Now, I have tried to figure out how to turn off this “page mode.”  So far I’ve come up empty (if anyone here knows how, my eternal gratitude awaits if you will kindly leave me a comment explaining how to do it).  So I do the next best thing I’ve been able to figure out.  I go into “page setup,” and I find the paper size that is the hugest there is (I just recently discovered a new one called “tabloid,” which is 11” x 17”).  Then, since paper is always longer than it is wide, I put it in landscape mode (i.e. turn the “paper” sideways).  Then I set my left and right margins to be miniscule: just enough to keep the letters from physically touching the fake page borders.  This, believe it or not, still doesn’t eliminate all the wasted space on my screen ... but it’s much better.  Unfortunately, when I download as PDF, those settings are retained.  Now, I suppose I could reformat it every time I wanted to download the PDF and then reformat it again afterwards so I could go back to writing.  But, let’s face it: I’m lazy.  I’m not going to do that.
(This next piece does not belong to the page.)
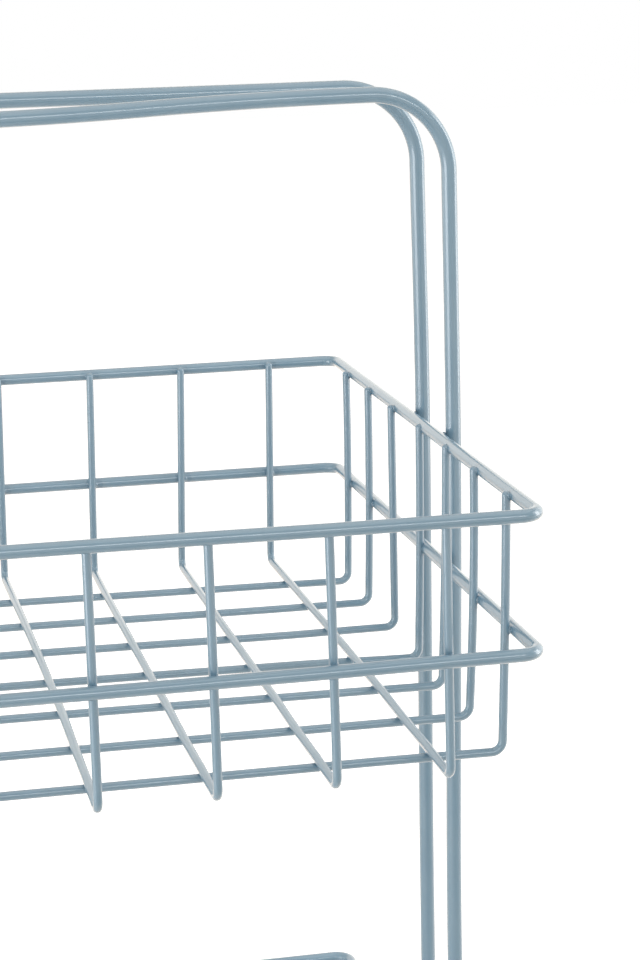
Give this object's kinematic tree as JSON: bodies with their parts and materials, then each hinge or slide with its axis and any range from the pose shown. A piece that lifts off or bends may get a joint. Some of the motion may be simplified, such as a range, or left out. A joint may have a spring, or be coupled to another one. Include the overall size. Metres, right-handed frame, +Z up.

So, yes, it’s formatted crappily on purpose in the sense that I could make it not so crappy if I wanted to.  But, no, it’s not formatted crappily on purpose so that you’ll be more likely to get the e-book version once that’s available.  It’s just me not wanting to bother.  Or, if you’d like a more you-focussed reason, I feel that whatever time I might spend reformatting my document constantly is likely much better spent writing more fiction for you to read.  Or, to combine the two: there ain’t a nickel’s worth of difference between lazy and efficient.  Somebody famous probably said that.  If not, they really should have.

So, as promised, your link:

        The Diamond Flame (PDF version)

I may also add a link to this post on all the chapters.  But that’s a lot of work, so I also might not.  I’m terribly efficient.